In the context of heat transfer. the Bejan number is the dimensionless pressure drop along a channel of length $L$:

 $\mathrm{Be} = \frac{\Delta p \, L^2} {\mu \alpha}$

where

 $\mu$ is the dynamic viscosity
 $\alpha$ is the thermal diffusivity

The Be number plays in forced convection the same role that the Rayleigh number plays in natural convection.

In the context of mass transfer. the Bejan number is the dimensionless pressure drop along a channel of length $L$:

 $\mathrm{Be} = \frac{\Delta p \, L^2} {\mu D}$

where

 $\mu$ is the dynamic viscosity
 $D$ is the mass diffusivity

For the case of Reynolds analogy (Le = Pr = Sc = 1), it is clear that all three definitions of Bejan number are the same.

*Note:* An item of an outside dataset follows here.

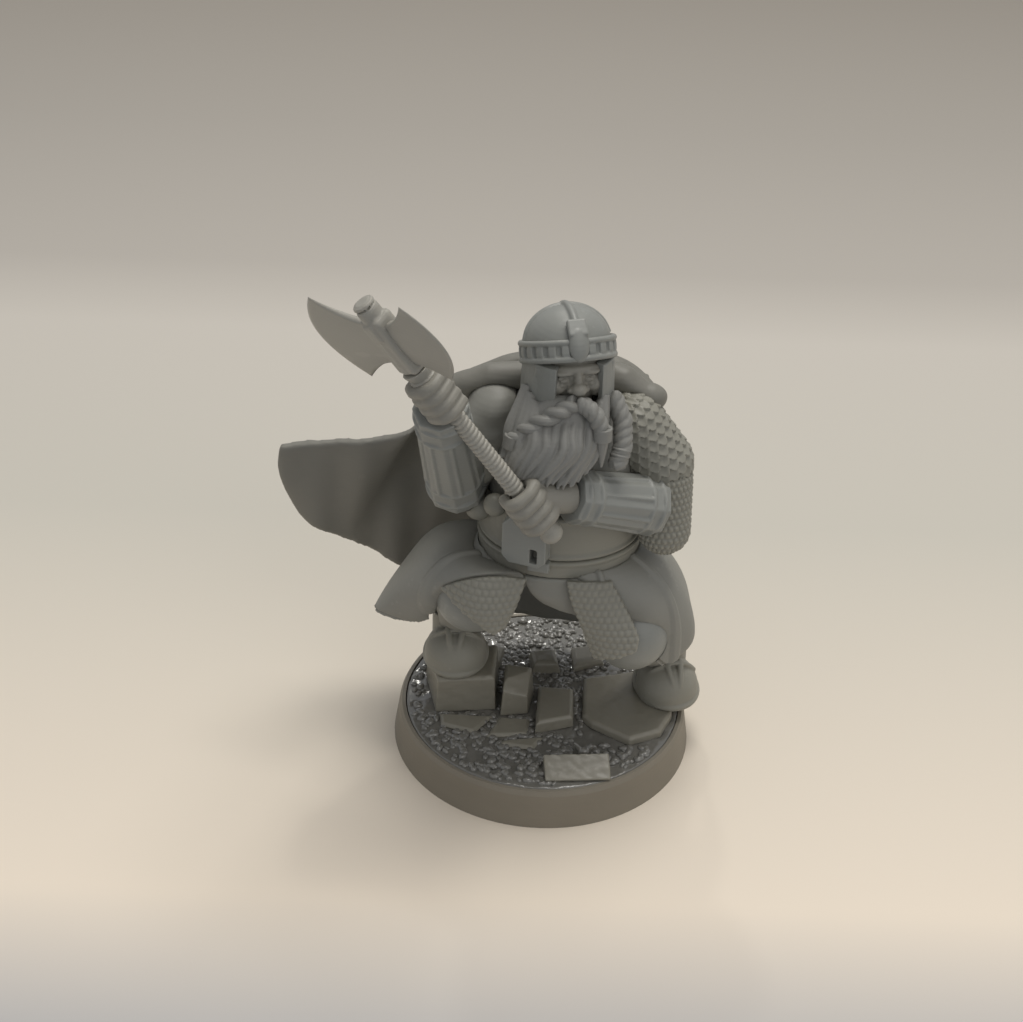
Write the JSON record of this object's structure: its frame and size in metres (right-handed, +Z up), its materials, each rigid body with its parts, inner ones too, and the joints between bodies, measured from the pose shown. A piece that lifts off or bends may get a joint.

Also, Awad and Lage: obtained a modified form of the Bejan number, originally proposed by Bhattacharjee and Grosshandler for momentum processes, by replacing the dynamic viscosity appearing in the original proposition with the equivalent product of the fluid density and the momentum diffusivity of the fluid. This modified form is not only more akin to the physics it represents but it also has the advantage of being dependent on only one viscosity coefficient. Moreover, this simple modification allows for a much simpler extension of Bejan number to other diffusion processes, such as a heat or a species transfer process, by simply replacing the diffusivity coefficient. Consequently, a general Bejan number representation for any process involving pressure-drop and diffusion becomes possible. It is shown that this general representation yields analogous results for any process satisfying the Reynolds analogy (i.e., when Pr = Sc = 1), in which case the momentum, energy, and species concentration representations of Bejan number turn out to be the same.

Therefore, it would be more natural and broad to define Be in general, simply as:

 $\mathrm{Be} = \frac{\Delta p \, L^2} {\rho \delta^2}$

where

 $\rho$ is the fluid density
 $\delta$ is the corresponding diffusivity of the process in consideration.
In addition, Awad: presented Hagen number vs. Bejan number. Although their physical meaning is not the same because the former represents the dimensionless pressure
gradient while the latter represents the dimensionless pressure drop, it will be shown that Hagen number coincides with Bejan number in cases where the characteristic length (l) is equal to the flow length (L).

==Fluid mechanics==

In the field of fluid mechanics the Bejan number is identical to the one defined in heat transfer problems, being the dimensionless pressure drop along the fluid path length $L$ in both external flows and internal flows:

 $\mathrm{Be_L} = \frac{\Delta p \, L^2} {\mu \nu}$

where

 $\mu$ is the dynamic viscosity
 $\nu$ is the momentum diffusivity (or Kinematic viscosity).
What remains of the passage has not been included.